Indonesia's long quest for legal certainty
Indonesia's long quest for legal certainty
Budiono Kusumohamidjojo, Jakarta
Legal certainty has been such an alien concept during the
course of Indonesia's six decades of political independence that
it has become an empty slogan for most Indonesians. Practicing
lawyers are accustomed to the unclear, inconsistent and
incomplete laws and regulations in the country.
We have almost forgotten that legal certainty is a normative
state where people can anticipate what is most likely to happen
in the majority of cases if a person, regardless of his/her
respective background, violates or complies with a law. It is a
state where people can rely on a legal system to function and
respond if triggered by a breach of law.
Although no legal system can guarantee the attainment of
perfect justice for every citizen at all times, a legal system
that implies legal certainty provides the most plausible avenue
toward justice that a person can achieve.
Effective legal certainty in an open and democratic society is
the result of a complex synergy between an enlightened and
effective national leadership on the one hand and enlightened,
and hence motivated citizens on the other. In closed and
authoritarian societies, we may also encounter impressive legal
certainty, which rests in strong hands, but that excludes public
participation in governance.
Having departed from two subsequent authoritarian regimes,
Indonesia under the administration of President Susilo Bambang
Yudhoyono has started to exert efforts to develop legal certainty
that relies on a legitimate national leadership and a society
that ardently seeks the manifestation of justice in a transparent
social paradigm. A national leadership that is the result of a
direct election by the citizens should by now have fulfilled the
first requirement. It is now the Susilo government's turn to
exert its maximum efforts toward consistent best public
governance.
Whether excellent or poor, consistent governance plays a
decisive role in forming a set of normative rules to guide
citizens' behavior. No doubt, in the light of the prolonged
dysfunction of the legal system Indonesia's present government
faces a daunting challenge. It has no choice other than to
deliver and demonstrate tirelessly that it exerts its best
efforts to consistently employ the best governance. Or else
Indonesians will back off in disillusionment and lose trust in
anything that is Indonesia.
We cannot ignore the fact that both are products of two
subsequent regimes that did not have high respect for the law,
while a Dutch saying reminds us, that "the apple never falls far
from the tree". In other words, there is the need to uproot the
corrupt culture from which plenty privileged people are
accustomed to taking the forbidden fruit.

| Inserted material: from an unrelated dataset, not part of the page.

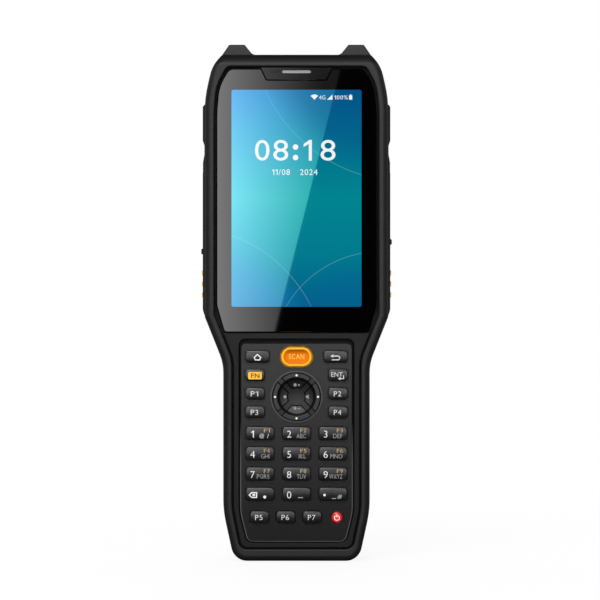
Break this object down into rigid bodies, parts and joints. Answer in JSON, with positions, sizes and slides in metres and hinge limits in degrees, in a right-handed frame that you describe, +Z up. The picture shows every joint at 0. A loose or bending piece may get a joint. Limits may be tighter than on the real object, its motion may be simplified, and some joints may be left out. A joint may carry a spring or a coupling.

As Indonesia's history has little to offer to speed up this
process, we may expect stimuli from the global arena that will
provide this country and its people with the historical challenge
in terms of two choices. Either we deliver in terms of a world-
class standard of public and private best practices, or else we
risk marginalization and alienation from all the progress that is
being achieved in the global arena.
Indonesia will gain respect in the international arena only if
it proves that it delivers on the qualification of a modern state
that abides by the law. This qualification is marked by a
relatively high degree of legal certainty that will be of mutual
benefit to Indonesians as well as the international community
dealing with Indonesians.
No doubt a painful learning process lies ahead to achieve that
end. This is the avenue where the international community may
exert pressure to accelerate Indonesia's development of its legal
system, about which we have not been serious to date.
Indonesians at large are struggling toward this objective and
despite remarkable progress, we have suffered plenty of setbacks.
As it is intertwined with culture, we may well have to take it as
the cost of an inescapable historical process. No wonder
President Susilo's government is in a dilemma whether to heed
international standards of best practices or bow to Indonesia's
old established corrupt but powerful elements.
Nevertheless, Indonesians are not responsive by nature to
international pressure. Despite their reputation for hospitality
(that is gradually fading away silently, however), Indonesians in
general and plenty of their leaders in particular are
paradoxically also renowned for xenophobic inclinations.
Indonesian leaders used to warn their people from time to time,
albeit ineffectively, against anything "foreign" that "runs
against our culture". Which part of our culture -- the lax
attitude in our working places or our poor performing civil
service?
Such warnings have become increasingly out of date and
misplaced, while it is high time that Indonesians and their
leaders in particular open their hearts and minds in order to
learn from other countries, peoples and their governments that
have proven themselves to be at the forefront of a more humane
civilization, of which legal certainty is simply a logical must!
The writer is senior lecturer in Philosophy of Law. This is an
edited version of the author's presentation at the Indonesian
Mining Association Conference in Jakarta, Sept. 21-22, 2005.